Vorläufige Nichtausübung der Mitwirkungs- und Unter­rich­tungs­rechte durch Sondergremium führt nicht zu Handlungs­un­fä­higkeit der Bundesregierung

Die für den Erlass der einstweiligen Anordnung erforderliche Folgenabwägung ergibt, dass den Antragstellern gewichtige Nachteile entstünden, wenn die einstweilige Anordnung nicht erginge und sich das Organ­streit­ver­fahren später als begründet erwiese.
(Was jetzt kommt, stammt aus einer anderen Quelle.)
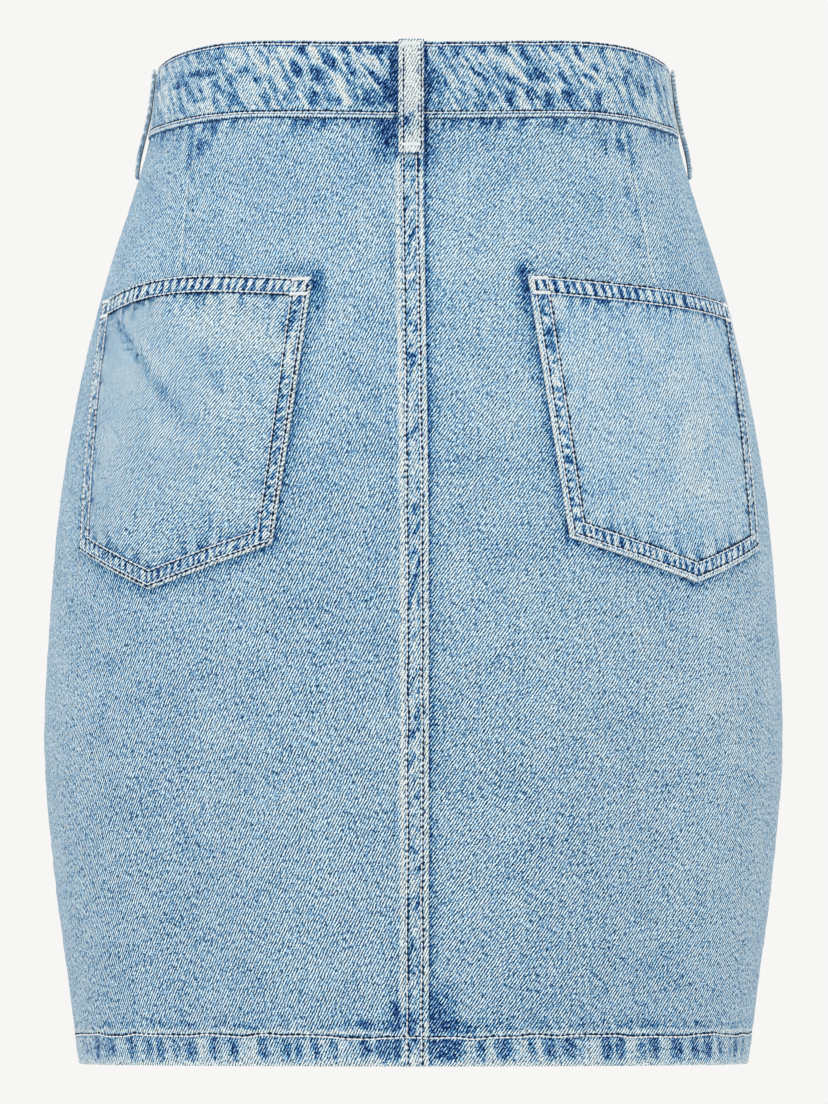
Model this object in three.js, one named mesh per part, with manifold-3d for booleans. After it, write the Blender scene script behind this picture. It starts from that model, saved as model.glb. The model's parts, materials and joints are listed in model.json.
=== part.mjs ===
// A high-waisted denim mini skirt, filled out as it is when worn, in millimetres.
// The origin is the middle of the waist, halfway up the waistband. +Z is up, the back of
// the skirt faces -Y and the wearer's right is at +X.
//
// Every piece is cloth laid on one surface. A place on it is a face ("back" or "front"),
// a distance s along the cloth from the centre line of that face (positive towards +X),
// a height z, and how far the point is moved out of the surface.
import * as THREE from "three";
import { mergeVertices } from "three/addons/utils/BufferGeometryUtils.js";
import Module from "manifold-3d";

// Driving dimensions
const BAND_TOP = 20;
const BAND_SEAM = -20;
const HEM = -499;
const HEM_HEIGHT = 15;
const CLOTH = 1.2; // one layer of denim
const GAP = 0.3; // between two pieces at a seam
const LAID_GAP = 0.55; // between a panel and what is laid on it
const BAND_PROUD = 1; // the waistband stands this far out of the panels
const BAND_INSIDE = 1.6; // and this far inside them
const HEM_LAYERS = 3;
const BUTTON_RADIUS = 8.5;

// The skirt's level sections. half: half the width. back, front: depths from the middle.
// backFlat, frontFlat: degrees of turn of the wide arc across the middle of each face.
const SECTIONS = [
  { z: 30, half: 131.1, back: 94, front: 90.8, backFlat: 24, frontFlat: 34 },
  { z: 20, half: 132.5, back: 95, front: 92, backFlat: 24, frontFlat: 34 },
  { z: -20, half: 138, back: 99, front: 97, backFlat: 24, frontFlat: 34 },
  { z: -50, half: 146.5, back: 105, front: 102, backFlat: 26, frontFlat: 34 },
  { z: -90, half: 159.3, back: 114, front: 106, backFlat: 28, frontFlat: 34 },
  { z: -140, half: 171.8, back: 123, front: 109, backFlat: 30, frontFlat: 34 },
  { z: -200, half: 182.5, back: 130, front: 111, backFlat: 32, frontFlat: 34 },
  { z: -270, half: 188.8, back: 132, front: 112, backFlat: 32, frontFlat: 34 },
  { z: -335, half: 191.3, back: 131, front: 112, backFlat: 32, frontFlat: 34 },
  { z: -400, half: 186, back: 128, front: 110, backFlat: 32, frontFlat: 34 },
  { z: -455, half: 178.7, back: 124, front: 108, backFlat: 32, frontFlat: 34 },
  { z: -499, half: 172.9, back: 121, front: 106, backFlat: 32, frontFlat: 34 },
];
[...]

Sie könnten zwischen­zeitlich in ihren Statusrechten als Abgeordnete aus Art. 38 Abs. 1 Satz 2 GG irreversibel verletzt werden. Denn bis zur Entscheidung in der Hauptsache könnte das Sondergremium Entscheidungen treffen, die die Statusrechte der Antragsteller im Hinblick auf die haushalts­po­li­tische Gesamt­ver­ant­wortung des Bundestages berühren, so etwa indem es die Zustimmung zu einer Notmaßnahme der EFSF auf Antrag eines Mitgliedstaates der Euro-Zone erteilte. Diese mögliche Rechts­ver­letzung wäre durch eine Entscheidung des Bundes­ver­fas­sungs­ge­richts in der Hauptsache nicht mehr rückgängig zu machen, da die Bundesrepublik Deutschland nach erfolgter Zustimmung völkerrechtlich bindende Verpflichtungen eingegangen wäre. Demgegenüber wiegen die Nachteile weniger schwer, die entstünden, wenn das Bundes­ver­fas­sungs­gericht die begehrte einstweilige Anordnung erließe, in der Hauptsache aber dem Antrag im Organ­streit­ver­fahren der Erfolg zu versagen wäre. Die Nichtausübung der Mitwirkungs- und Unter­rich­tungs­rechte durch das Sondergremium bis zur Haupt­sa­cheent­scheidung führte nicht dazu, dass die erforderliche Handlungs­fä­higkeit der Bundesregierung in diesem Zeitraum nicht gewährleistet wäre. Vielmehr kann die Bundesregierung jederzeit notwendige Zustimmungen gegenüber dem Deutschen Bundestag beantragen, über die dann das Plenum entscheidet.